» TO DO
Set down, please, exactly the lines below that run from the line with "The build123d and" to the line with "extrude(lower_half.sketch, amount=-height /", both lines included.

» EXCERPTED RECORDS

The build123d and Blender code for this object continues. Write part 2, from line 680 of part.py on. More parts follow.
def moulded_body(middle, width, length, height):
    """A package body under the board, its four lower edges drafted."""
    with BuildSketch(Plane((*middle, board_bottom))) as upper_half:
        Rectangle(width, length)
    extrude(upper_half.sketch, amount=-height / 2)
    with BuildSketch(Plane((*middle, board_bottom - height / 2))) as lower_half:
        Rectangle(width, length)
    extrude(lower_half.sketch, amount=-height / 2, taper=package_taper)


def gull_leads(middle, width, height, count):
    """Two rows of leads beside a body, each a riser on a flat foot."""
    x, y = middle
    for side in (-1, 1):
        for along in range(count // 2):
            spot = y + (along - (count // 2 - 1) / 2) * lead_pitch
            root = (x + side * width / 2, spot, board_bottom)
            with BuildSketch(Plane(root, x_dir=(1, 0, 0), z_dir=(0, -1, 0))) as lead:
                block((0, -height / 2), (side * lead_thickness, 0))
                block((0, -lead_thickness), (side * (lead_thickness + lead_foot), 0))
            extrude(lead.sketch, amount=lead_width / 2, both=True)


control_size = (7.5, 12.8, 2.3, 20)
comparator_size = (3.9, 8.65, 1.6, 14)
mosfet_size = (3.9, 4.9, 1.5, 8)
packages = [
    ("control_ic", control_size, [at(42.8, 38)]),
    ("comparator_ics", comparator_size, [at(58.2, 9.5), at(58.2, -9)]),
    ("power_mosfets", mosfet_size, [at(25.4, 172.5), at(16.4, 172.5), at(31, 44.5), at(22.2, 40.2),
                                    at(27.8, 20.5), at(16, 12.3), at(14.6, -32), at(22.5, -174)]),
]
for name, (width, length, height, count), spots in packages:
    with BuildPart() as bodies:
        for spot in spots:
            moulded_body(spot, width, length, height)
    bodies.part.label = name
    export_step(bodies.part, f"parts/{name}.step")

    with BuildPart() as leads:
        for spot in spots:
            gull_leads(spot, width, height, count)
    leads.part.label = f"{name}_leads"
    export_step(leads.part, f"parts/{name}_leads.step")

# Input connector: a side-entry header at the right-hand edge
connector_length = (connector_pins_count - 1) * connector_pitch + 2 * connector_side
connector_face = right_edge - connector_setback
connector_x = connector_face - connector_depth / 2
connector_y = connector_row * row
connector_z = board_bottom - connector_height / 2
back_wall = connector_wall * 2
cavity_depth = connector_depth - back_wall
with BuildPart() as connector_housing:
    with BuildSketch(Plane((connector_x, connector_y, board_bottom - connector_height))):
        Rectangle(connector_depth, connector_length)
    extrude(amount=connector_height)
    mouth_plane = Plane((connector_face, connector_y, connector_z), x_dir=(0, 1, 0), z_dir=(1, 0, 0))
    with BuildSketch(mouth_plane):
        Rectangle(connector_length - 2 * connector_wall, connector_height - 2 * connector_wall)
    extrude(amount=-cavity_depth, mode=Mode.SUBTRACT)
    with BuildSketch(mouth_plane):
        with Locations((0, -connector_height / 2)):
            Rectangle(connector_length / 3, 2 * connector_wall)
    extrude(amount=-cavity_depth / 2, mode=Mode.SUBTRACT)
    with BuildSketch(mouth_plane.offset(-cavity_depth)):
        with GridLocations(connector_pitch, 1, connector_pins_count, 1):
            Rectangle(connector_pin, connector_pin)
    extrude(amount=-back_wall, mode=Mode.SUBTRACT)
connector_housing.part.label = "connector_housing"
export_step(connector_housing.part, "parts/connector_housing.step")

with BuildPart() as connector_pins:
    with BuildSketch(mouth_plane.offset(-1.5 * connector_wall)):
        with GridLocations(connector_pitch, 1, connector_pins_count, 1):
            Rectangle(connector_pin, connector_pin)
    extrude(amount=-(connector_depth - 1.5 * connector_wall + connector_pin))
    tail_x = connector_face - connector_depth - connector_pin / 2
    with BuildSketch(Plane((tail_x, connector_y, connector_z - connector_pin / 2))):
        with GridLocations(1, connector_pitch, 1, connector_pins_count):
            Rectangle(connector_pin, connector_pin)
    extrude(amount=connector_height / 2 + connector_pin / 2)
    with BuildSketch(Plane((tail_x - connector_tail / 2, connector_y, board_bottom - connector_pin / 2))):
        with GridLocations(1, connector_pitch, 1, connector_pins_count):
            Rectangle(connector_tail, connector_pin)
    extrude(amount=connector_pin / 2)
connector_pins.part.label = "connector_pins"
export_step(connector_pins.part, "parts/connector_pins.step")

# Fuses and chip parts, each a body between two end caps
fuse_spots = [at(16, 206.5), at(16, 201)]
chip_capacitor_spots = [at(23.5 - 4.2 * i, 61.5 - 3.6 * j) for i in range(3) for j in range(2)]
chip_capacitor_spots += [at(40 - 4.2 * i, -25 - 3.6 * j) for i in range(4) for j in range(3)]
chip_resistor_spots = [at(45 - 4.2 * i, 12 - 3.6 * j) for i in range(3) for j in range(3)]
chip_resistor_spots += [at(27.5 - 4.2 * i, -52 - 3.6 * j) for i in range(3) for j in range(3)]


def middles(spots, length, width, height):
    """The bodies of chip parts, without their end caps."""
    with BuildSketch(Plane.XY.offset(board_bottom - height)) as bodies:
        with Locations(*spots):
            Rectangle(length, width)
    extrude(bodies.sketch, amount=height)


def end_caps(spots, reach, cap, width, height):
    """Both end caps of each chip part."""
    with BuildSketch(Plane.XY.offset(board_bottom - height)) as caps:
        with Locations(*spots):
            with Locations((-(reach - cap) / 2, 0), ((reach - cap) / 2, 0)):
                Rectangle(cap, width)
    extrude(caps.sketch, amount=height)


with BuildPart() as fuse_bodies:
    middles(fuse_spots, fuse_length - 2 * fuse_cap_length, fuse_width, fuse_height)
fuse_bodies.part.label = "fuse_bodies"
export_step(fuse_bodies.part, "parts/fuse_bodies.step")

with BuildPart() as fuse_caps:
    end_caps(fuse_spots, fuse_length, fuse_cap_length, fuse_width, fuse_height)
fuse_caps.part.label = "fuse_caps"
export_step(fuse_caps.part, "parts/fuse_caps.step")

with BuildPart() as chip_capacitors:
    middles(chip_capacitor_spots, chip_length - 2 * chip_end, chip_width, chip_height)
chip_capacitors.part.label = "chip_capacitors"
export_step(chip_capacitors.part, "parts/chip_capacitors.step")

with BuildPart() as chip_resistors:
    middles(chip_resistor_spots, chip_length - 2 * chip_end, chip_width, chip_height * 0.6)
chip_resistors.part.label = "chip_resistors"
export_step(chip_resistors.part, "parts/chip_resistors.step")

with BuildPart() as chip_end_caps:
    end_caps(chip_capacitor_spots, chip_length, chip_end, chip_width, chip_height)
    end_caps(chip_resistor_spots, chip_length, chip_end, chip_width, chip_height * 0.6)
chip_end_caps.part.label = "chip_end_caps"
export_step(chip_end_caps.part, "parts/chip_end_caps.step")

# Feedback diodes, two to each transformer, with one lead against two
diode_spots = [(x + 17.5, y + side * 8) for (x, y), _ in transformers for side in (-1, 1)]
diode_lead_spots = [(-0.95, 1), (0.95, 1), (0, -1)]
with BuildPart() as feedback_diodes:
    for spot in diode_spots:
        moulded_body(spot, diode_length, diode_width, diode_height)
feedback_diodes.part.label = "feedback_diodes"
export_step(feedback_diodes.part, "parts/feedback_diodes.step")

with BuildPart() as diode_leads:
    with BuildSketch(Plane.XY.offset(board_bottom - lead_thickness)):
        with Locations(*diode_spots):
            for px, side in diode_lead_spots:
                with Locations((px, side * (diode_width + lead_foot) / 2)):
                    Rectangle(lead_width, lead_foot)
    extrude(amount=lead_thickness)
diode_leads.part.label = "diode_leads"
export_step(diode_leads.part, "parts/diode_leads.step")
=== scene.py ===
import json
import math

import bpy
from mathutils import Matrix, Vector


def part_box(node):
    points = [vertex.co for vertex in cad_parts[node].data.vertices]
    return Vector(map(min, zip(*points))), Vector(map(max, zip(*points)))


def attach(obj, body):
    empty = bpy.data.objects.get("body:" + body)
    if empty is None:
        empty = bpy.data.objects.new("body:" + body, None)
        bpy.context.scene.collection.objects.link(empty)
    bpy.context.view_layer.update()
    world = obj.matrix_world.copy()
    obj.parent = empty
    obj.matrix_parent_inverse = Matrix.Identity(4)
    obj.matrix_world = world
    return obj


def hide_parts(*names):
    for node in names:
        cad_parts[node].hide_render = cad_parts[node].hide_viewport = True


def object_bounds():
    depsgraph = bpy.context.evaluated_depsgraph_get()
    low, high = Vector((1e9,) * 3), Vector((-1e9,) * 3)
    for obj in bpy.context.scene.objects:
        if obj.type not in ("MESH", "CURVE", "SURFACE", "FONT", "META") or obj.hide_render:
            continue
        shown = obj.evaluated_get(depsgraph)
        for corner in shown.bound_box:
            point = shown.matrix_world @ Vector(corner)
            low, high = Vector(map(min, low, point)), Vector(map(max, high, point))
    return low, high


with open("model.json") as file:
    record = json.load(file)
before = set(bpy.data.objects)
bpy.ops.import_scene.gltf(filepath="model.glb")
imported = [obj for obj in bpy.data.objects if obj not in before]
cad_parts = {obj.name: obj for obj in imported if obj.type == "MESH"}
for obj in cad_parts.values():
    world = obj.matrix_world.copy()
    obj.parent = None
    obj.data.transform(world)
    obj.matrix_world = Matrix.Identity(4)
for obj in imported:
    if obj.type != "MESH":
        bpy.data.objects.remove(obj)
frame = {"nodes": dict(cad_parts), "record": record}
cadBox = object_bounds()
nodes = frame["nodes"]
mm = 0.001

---

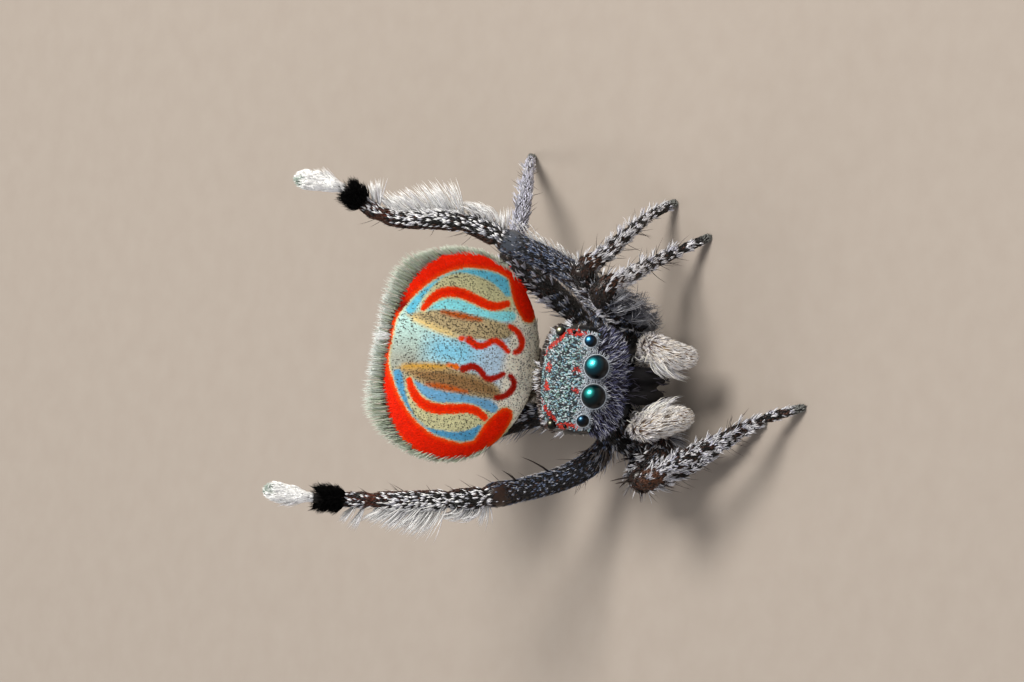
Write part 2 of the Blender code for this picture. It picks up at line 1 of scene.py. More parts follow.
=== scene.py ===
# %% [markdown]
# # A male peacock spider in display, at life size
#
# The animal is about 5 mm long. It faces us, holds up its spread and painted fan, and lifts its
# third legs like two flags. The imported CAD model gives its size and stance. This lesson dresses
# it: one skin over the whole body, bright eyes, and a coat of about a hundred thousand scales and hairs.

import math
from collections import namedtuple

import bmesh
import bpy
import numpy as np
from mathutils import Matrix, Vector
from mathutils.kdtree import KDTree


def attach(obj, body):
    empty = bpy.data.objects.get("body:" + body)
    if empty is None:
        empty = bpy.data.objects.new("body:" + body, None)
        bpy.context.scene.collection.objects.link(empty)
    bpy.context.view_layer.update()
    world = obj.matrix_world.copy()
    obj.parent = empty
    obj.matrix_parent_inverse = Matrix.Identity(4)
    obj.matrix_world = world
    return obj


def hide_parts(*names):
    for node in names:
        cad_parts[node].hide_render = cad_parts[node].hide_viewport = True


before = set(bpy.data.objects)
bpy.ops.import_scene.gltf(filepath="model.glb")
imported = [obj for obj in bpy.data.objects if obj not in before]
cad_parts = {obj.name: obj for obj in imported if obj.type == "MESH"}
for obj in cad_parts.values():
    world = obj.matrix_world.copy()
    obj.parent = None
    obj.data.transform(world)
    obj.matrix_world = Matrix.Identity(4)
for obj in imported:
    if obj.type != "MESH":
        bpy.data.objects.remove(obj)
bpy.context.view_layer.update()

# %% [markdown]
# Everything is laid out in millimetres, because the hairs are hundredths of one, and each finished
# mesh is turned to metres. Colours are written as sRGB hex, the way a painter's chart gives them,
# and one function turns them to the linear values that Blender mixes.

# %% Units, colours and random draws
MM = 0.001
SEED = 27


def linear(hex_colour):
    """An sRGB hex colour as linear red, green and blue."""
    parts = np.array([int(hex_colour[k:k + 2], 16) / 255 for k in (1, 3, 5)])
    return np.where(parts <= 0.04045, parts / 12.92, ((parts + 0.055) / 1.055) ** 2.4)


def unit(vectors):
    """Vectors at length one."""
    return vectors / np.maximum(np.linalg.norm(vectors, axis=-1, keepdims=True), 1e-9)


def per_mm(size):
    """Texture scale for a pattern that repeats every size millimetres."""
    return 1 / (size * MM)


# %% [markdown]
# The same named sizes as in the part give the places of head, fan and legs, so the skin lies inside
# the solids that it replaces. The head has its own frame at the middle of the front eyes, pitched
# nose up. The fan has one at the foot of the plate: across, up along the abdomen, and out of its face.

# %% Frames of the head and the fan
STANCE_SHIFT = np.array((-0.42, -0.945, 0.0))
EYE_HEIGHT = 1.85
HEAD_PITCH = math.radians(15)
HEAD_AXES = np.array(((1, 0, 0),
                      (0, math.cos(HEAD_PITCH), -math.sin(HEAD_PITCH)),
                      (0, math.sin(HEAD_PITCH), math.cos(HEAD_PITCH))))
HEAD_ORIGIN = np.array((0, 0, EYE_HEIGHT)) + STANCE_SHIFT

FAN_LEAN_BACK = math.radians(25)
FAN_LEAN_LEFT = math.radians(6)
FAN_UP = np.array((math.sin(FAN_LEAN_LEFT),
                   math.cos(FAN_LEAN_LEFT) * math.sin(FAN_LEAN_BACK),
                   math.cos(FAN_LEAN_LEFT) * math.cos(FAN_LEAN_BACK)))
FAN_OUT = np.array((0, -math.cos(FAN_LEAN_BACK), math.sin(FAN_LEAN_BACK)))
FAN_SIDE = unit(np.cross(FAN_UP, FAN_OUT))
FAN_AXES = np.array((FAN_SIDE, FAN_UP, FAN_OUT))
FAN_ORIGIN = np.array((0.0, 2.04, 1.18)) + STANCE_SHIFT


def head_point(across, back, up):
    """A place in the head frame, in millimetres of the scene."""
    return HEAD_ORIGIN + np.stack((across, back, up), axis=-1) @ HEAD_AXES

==

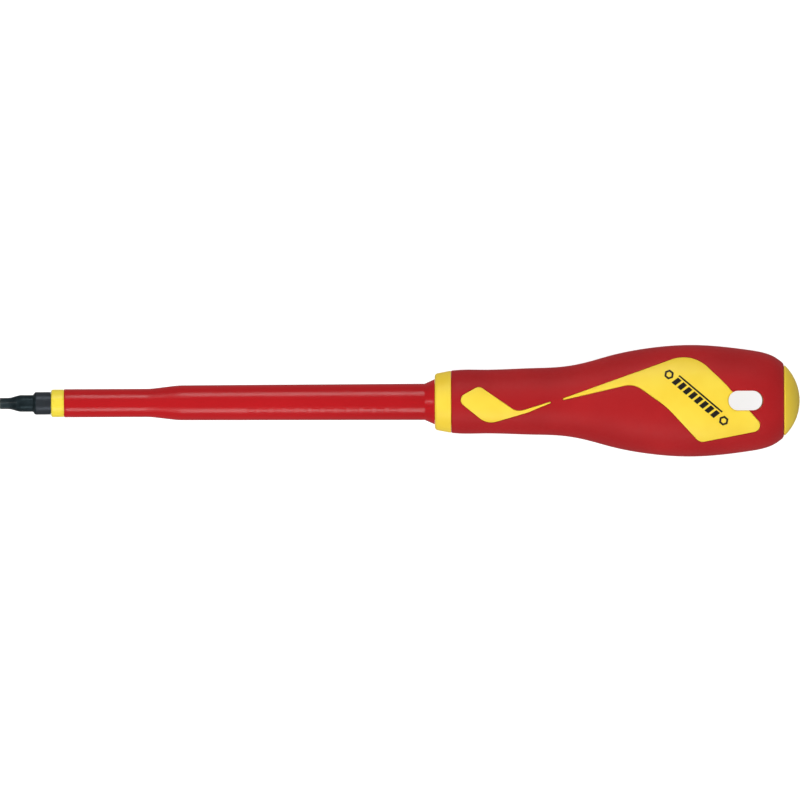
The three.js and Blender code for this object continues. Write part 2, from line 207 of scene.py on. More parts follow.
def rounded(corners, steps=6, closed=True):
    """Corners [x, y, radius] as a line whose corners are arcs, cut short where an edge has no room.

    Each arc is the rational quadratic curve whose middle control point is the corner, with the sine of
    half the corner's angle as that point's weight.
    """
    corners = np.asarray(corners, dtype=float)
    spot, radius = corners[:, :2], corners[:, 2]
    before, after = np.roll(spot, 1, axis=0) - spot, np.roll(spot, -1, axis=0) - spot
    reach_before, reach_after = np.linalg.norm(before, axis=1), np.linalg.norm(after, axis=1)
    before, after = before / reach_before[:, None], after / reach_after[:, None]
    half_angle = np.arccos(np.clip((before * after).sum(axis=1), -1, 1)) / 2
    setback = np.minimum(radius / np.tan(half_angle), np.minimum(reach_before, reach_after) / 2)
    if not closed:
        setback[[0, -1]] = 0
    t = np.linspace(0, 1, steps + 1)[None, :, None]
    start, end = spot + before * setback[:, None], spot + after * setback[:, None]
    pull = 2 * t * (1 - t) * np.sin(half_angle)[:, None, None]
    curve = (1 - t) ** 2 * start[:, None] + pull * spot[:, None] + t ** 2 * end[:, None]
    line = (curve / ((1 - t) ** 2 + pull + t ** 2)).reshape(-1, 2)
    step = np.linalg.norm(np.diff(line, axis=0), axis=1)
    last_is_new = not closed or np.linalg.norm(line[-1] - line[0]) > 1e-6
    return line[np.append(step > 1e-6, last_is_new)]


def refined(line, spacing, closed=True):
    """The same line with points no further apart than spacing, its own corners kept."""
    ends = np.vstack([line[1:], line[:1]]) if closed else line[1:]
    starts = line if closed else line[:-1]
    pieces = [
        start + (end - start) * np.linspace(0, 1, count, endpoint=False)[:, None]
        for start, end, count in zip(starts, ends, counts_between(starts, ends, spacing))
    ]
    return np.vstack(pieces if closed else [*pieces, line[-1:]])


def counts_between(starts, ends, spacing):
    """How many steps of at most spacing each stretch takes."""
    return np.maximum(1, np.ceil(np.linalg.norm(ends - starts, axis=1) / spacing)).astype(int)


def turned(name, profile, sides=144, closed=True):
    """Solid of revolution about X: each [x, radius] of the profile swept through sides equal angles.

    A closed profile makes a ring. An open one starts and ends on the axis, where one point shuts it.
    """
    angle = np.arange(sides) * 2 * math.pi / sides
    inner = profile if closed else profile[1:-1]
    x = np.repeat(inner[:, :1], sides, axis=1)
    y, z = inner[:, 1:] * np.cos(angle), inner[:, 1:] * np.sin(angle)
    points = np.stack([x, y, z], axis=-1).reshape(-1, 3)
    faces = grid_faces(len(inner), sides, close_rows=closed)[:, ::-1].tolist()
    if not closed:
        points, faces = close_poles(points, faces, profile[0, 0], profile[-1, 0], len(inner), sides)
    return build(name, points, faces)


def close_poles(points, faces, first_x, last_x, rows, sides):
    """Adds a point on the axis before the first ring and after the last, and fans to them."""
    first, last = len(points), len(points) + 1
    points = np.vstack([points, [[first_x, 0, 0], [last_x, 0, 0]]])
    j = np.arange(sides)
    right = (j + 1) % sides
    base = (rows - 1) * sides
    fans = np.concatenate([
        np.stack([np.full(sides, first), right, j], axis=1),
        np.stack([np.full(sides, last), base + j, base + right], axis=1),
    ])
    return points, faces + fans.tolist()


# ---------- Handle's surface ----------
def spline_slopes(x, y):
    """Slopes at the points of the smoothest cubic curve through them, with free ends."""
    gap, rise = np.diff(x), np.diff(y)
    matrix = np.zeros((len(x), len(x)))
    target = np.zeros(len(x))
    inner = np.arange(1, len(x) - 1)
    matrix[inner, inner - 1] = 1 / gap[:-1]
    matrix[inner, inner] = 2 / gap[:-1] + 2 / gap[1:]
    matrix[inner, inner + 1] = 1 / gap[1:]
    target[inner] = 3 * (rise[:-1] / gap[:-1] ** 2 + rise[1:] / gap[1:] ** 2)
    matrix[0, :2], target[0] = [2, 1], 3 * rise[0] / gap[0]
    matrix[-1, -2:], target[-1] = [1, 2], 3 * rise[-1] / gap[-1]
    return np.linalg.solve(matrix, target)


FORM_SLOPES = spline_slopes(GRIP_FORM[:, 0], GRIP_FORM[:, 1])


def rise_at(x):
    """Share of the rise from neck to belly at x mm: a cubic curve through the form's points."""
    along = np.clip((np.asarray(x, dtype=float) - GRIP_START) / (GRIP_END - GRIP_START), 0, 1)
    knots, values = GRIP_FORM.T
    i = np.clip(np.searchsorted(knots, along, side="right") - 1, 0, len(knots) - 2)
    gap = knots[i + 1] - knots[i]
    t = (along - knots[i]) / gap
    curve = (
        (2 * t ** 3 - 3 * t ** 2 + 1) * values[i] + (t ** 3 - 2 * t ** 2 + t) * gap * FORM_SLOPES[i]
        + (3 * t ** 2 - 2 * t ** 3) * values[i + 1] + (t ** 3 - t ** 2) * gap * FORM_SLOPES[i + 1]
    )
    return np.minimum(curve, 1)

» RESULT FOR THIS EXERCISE
The build123d and Blender code for this object continues. Write part 2, from line 680 of part.py on. More parts follow.
def moulded_body(middle, width, length, height):
    """A package body under the board, its four lower edges drafted."""
    with BuildSketch(Plane((*middle, board_bottom))) as upper_half:
        Rectangle(width, length)
    extrude(upper_half.sketch, amount=-height / 2)
    with BuildSketch(Plane((*middle, board_bottom - height / 2))) as lower_half:
        Rectangle(width, length)
    extrude(lower_half.sketch, amount=-height / 2, taper=package_taper)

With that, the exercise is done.